Luckily actor Matthew Patrick Quinn, a Broadway alum who is now performing on the Destiny (no relation to Disney’s Rachel Quinn), is not seasick. This is his fifth time performing on one of Disney’s cruise ships. He currently plays Hades in Hercules and King of the Trolls in Frozen. On some days, he could be doing three performances of Hercules (which clocks in at 80 minutes), and the next, he could do two performances of Frozen. Sure, the stage could be moving sometimes, but he doesn’t mind—he makes his stage entrance floating on a hoverboard and if the ship is too rocky, he’ll ditch the hoverboard.
“It’s like theatre in rep,” he remarks, while sitting in the Walt Disney Theatre. “You get the opportunity to stretch yourself and play a multitude of different roles, some smaller, some bigger. It does keep it fairly interesting.”
He also finds it a nice strengthening of his acting abilities after doing over 600 performances of Hadestown on tour and on Broadway—and yes, he did play the title character, marking a funny coincidence. Another coincidence: it was seeing the Fantasmic nighttime show at Disneyland, which features a pirate ship sailing on the Rivers of America, when he was eight years old that inspired him to be an actor.

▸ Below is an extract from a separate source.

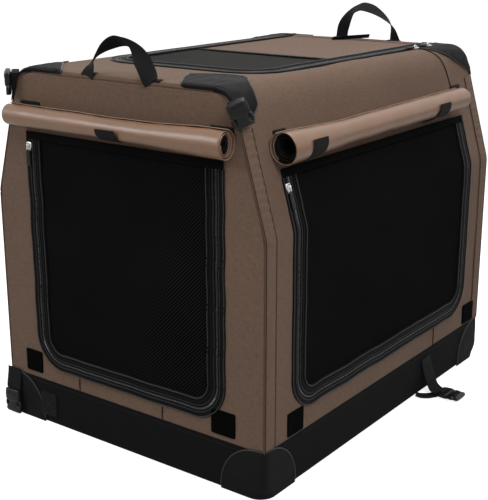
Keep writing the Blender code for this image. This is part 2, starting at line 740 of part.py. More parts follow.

Recounts Quinn, his eyes wide in wonder: “That moment I saw Captain Hook coming across on that ship, I knew in that moment that I wanted to be a part of something so epic. I wanted to create something that made me feel as emotionally connected as I did to that experience … To have the opportunity to come back again and relive my childhood each time by creating something and originating something that I know is going to have an effect on child in the audience who's never seen theatre.” He then pauses, then says with a delighted smile: “That is what keeps me coming back. Because, as they say here at Disney, we create happiness, we create memories.”